How do we close the gap between what’s necessary for our survival and what seems politically possible right now?” Former US president Barack Obama, cutting to the core of the problem. The climate crisis can be thought of as our political cultures and beliefs running up against the harsh realities of the Earth system. Michael Marshall, New Scientist, 8/11/21.

In this gap, emerges Climate Coaching. As it unfurls it brings together old and new approaches & boundaries, old and new challenges & ethical dilemmas, old and new ways of working, tools and techniques. Some coaches will have already immersed themselves and found ways to get started.. some are my peers in the Climate Coaching Alliance, a new self-organising system set up to support the transformation of coaching with the planet, its eco-systems and its people in mind. Some coaches find themselves engaged or curious while some are not ready to look at the field, holding beliefs that “it’s somehow wrong, outside what coaching is about” to coin a phrase used to me privately. For coaching supervisors it brings newness too. How prepared are we for this metamorphosis? And how might we develop, prepare, respond so that we bring our best supervision skills and mindset into the climate coaching space, so that coaches approaching us can be assured they will find value in the conversations. After setting the frame, this session is an opportunity to explore, bring your questions and perhaps share what you have discovered so far. Expect opportunities to share and work with each other facilitated by Lorenza Clifford, who will also be interested in what coaching supervisors might want from their professional body in this moment in history.


Career
Lorenza Clifford
studied for her MSc in Occupational Psychology while setting out in consulting, soon specialising in psychometrics and then in human potential, where she learned how questions accelerate insights and the application of them, and how questions enable reflection creates learning from experiences. She became a passionate advocate of a coaching approach to talent development and hooked on her learning journey with coaching and coaching psychology. Lorenza established Coachange Ltd in 2003, an Exec Coaching business developing leaders and coaches internationally, and has alternated this external coaching work with internal coaching positions and in associate arrangements for Penna and T-three. She has coached across sectors and levels of seniority and in different types of organisation. She has been Head of Coaching, Talent Development Specialist team at Grant Thornton, had a Senior Manager L&D role with PwC and an External Facilitator role for their Relationship Development programmes and delivering their London Business School Business Diploma modules. Trained in many different coaching modalities, representing breadth of the coaching world, Coaching supervision has been a further voyage of discovery since her CSA Diploma (2012).

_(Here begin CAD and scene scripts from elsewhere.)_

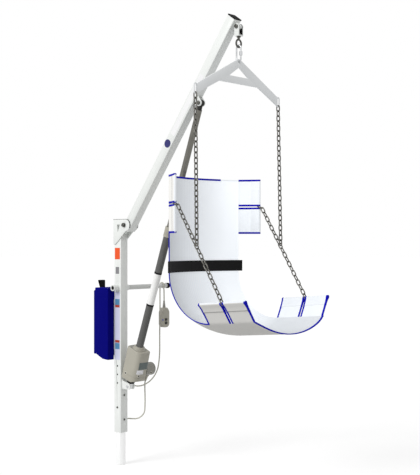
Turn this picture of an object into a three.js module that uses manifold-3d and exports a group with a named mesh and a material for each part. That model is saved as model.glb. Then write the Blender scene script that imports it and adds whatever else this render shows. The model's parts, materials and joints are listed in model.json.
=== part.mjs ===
// Pool patient lift: a mast on a round deck post, a pivoting boom raised by an electric actuator,
// and a fabric seat that hangs on chains from a spreader. Millimetres, +Z up.
// The origin is the centre of the post's lower end. +X is the way the boom reaches.
import * as THREE from 'three';
import { mergeVertices } from 'three/addons/utils/BufferGeometryUtils.js';
import Module from 'manifold-3d';

const wasm = await Module();
wasm.setup();

// Clearances and facets shared by every piece
const gap = 0.3;
const overrun = 4;
const weldBite = 1;
const roundSides = 20;
const smallSides = 12;
const cornerSteps = 1;

// Post and mast
const postDiameter = 48.3;
const postExposed = 170;
const postChamfer = 4;
const postPlugLength = 225;
const mastSize = 50.8;
const mastCorner = 4;
const mastWall = 3;
const mastHeight = 1040;
const mastTopThickness = 4;
const postBoltFirst = 67;
const postBoltSpacing = 64;
const postBoltDiameter = 8;
const postBoltHeadDiameter = 12;
const postBoltHeadHeight = 3.5;
const postBoltCrownShare = 0.7;
const spareHoleFirst = 258.5;
const spareHolePitch = 44.5;
const spareHoleDiameter = 9.5;

// Side plates and boom pivot
const plateThickness = 4.8;
const pivotReach = 56;
const pivotRise = 45;
const pivotHeight = mastHeight + pivotRise;
const noseRadius = 31;
const noseLead = 11;
const plateDrop = 100;
const plateTipWidth = 15.8;
const windowTopWidth = 22;
const windowDepth = 42;
const windowInset = 27.4;
const windowRise = 3;
const windowLean = 6;
const pivotBoltDiameter = 16;
const pivotHeadWidth = 24;
const pivotHeadHeight = 9;
const pivotNutHeight = 11;
const washerDiameter = 30;
const washerThickness = 2.5;

// Boom
const boomSize = 50.8;
const boomCorner = 4;
const boomWall = 3;
const boomReach = 1212.5;
const boomRestAngle = 54.2;
const boomOffset = 15.3;
const boomButtDrop = 35;
const bushWall = 2.4;
const bushLength = 20;
const pivotTubeWall = 4;
const boomCapThickness = 4;
const boomCapPlug = 14;
const lugReach = 775.7;
const lugDrop = 26.4;
const lugEndRadius = 16;
const lugRootLength = 52;
const lugPlateThickness = 5;
const upperPinDiameter = 12;
const upperHeadWidth = 18;
const upperHeadHeight = 6;
const tipInset = 22.3;
const tipReach = boomReach - tipInset;
const tipDrop = 23.3;
const tipBarrelRadius = 12;
const tipBarrelLength = 22.4;
const tipWebThickness = 12;
const tipPinDiameter = 12;
const tipHeadWidth = 18;
const tipHeadHeight = 6;

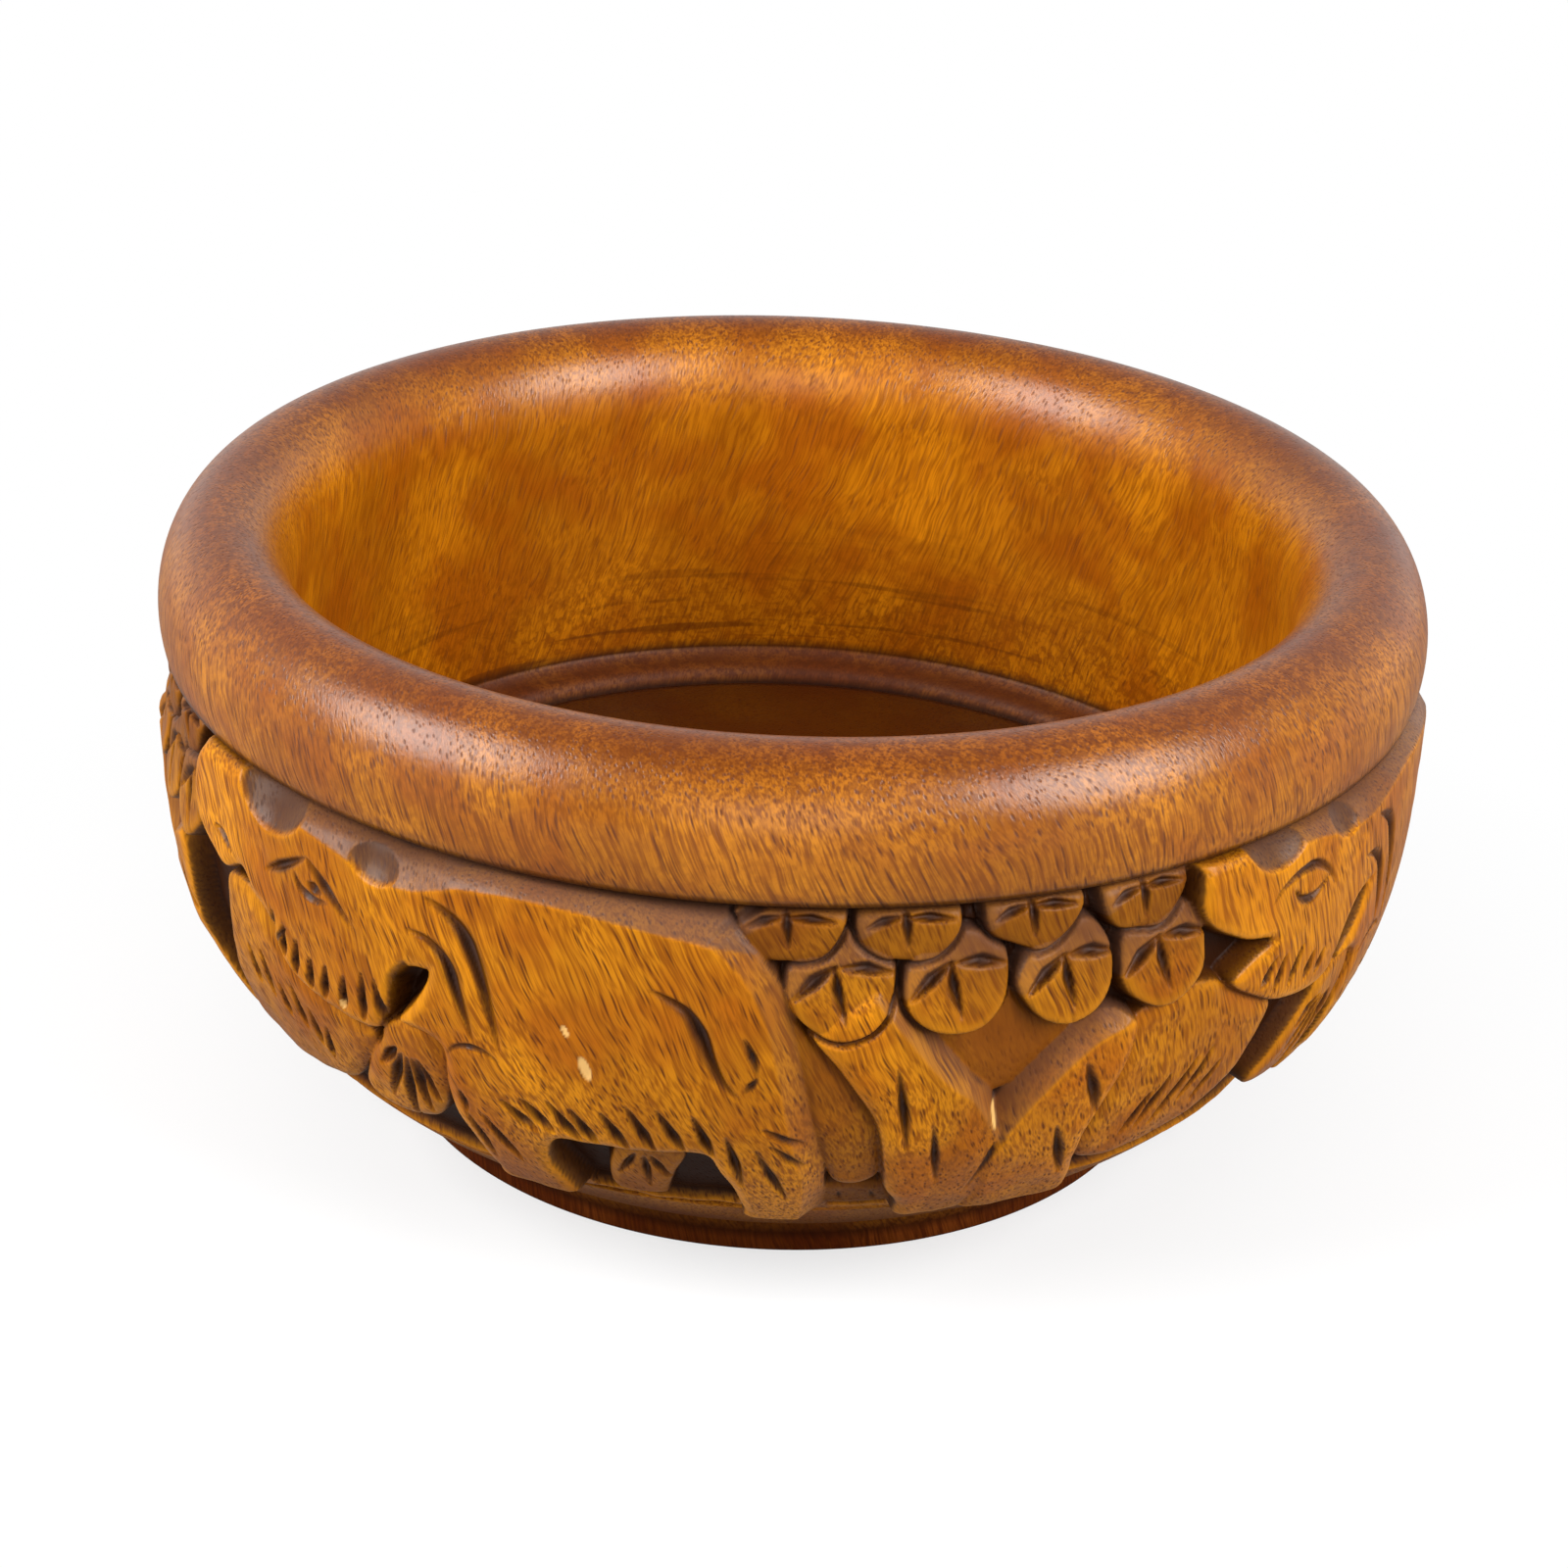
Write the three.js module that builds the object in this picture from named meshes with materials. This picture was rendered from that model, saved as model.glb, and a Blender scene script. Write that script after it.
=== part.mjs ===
// A thick turned wooden salad bowl: a fat rolled rim, a plain inner wall, a let-in floor disc,
// and a frieze of standing animals and trees carved round the outside, on a small turned foot.
import * as THREE from 'three';

// Driving dimensions, in millimetres. The foot stands on z = 0 and the bowl turns about Z.
const BOWL_HEIGHT = 129;
const RIM_RADIUS = 130;
const ROLL_WIDTH = 27;
const ROLL_HEIGHT = 38;
const BAND_PROUD = 1.6; // how far the carved band stands out beyond the rim
const SHOULDER_DROP = 5.5; // from the groove under the rim down to the widest place
const FOOT_RADIUS = 82.5;
const FOOT_HEIGHT = 4.4;
const FOOT_STEP = 3.7; // the turned curve of the belly ends this far outside the foot
const WALL_FLARE = 3; // the inner wall widens by this from the rim down to the ledge
const BASE_THICKNESS = 43; // underside of the foot to the floor that the food lies on
const LEDGE_RISE = 6.3; // floor to the fine line at the foot of the wall
const LEDGE_WIDTH = 7.6; // wall to the edge of the floor disc
const DISC_THICKNESS = 8;
const DISC_CHAMFER = 0.6;
const FIT_GAP = 0.3; // all round the floor disc and under it

// The carving, cut in from the turned outside. Its outlines are drawn on a strip
// DRAWN_LENGTH high, and one repeat of the strip is DRAWN_DEGREES wide.
const REPEATS = 4;
const CARVED_LENGTH = 80; // along the surface, from the groove down
const CARVED_DEPTH = 6.2;
const LOWER_BODY_DEPTH = 4; // the plain surface under the feet lies this far in
const DRAWN_LENGTH = 80;
const DRAWN_DEGREES = 90;
const FEET_ROUNDING = 4; // the feet round in to the plain surface over this, in the drawing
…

Volunteering in the profession:
Until 2020 Lorenza was in the AC assessor team, running AC co-coaching and still runs AC supervision experience calls. In 2020 she set up local south-uk community for the international Climate Coaching Alliance: a space to develop our practices of appropriate coaching of clients around sustainability in their context.

Her role in the Association of Coaching Supervisors; AOCS:
Lorenza started writing the occasional article with other members, then as a volunteer, helped to host at the first virtual conference. Recently in the discovery team, her role was researching areas of relevance with our members and collaborating with other bodies, working with the Joint Global Statement group bringing our voices together across the profession on Climate Change. With Yvette Elcock, shaped the thought provocation sessions to engage our collective thinking and bring social mega themes as relevant to our profession, our strategy and voice, informing our development and ultimately our inquiry in our practices. We have just got started with some of this exciting work and now with Lorenza as Chair Elect looking forward in her new role, with a team of volunteers from the global membership.

With this strong team being created currently, Lorenza seeks to work through the collective, with the brilliant volunteers and membership we have; tapping into their ideas, wisdom and experiences to keep us fresh in our promotion of supervision and supervisors, and relevant in our research, our professional development and our voice to the world. In 2021, Lorenza became Chair of Association of Coaching Supervisors.

Lorenza lives in Hampshire in the South of the UK with her family and works with people internationally from her home, via Zoom and phone, blending technology with relational work to achieve strong outcomes for her clients.